UMOJA KARAMU CELEBRATION
created in 1971 by Edward Simms Jr. to inject new meaning and solidarity into the Black family through ceremony and symbol. Umoja Karamu means “unity feast” in Swahili, and is based around five colors and their meanings, which represent five historical periods in African American history. Black represents Black families before slavery, White symbolizes the scattering of Black families during slavery, Red denotes the liberation from slavery, Green signifies the struggle for civil equality and Gold implies hope for the future.


DECEMBER

Dec 1

ROSA PARKS DAY
is an American holiday in honor of the civil rights leader. In Ohio and Oregon, Rosa Parks Day is celebrated on the day she was arrested, December 1. In California and Missouri, it is celebrated on her birthday, February 4.


Dec 2

THE INTERNATIONAL DAY FOR THE ABOLITION OF SLAVERY
marking the date the General Assembly adopted the “United Nations Convention for the Suppression of the Traffic in Persons and of the Exploitation of the Prostitution of Others” (resolution 317(IV) of December 2, 1949).

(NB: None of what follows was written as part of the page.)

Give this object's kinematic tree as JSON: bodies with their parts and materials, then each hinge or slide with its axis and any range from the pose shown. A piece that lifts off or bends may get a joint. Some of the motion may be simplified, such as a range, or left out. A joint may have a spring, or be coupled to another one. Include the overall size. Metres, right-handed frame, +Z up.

The focus of this day is on eradicating contemporary forms of slavery, such as trafficking in persons, sexual exploitation, the worst forms of child labor, forced marriage, and the forced recruitment of children for use in armed conflict.


Dec. 26 - Jan. 1

KWANZAA
a holiday established in 1996 by Maulana Karenga as a time for African Americans to “discover and bring forth the best of our culture, both ancient and current, and use it as a foundation to bring into being models of human excellence and possibilities to enrich and expand our lives.”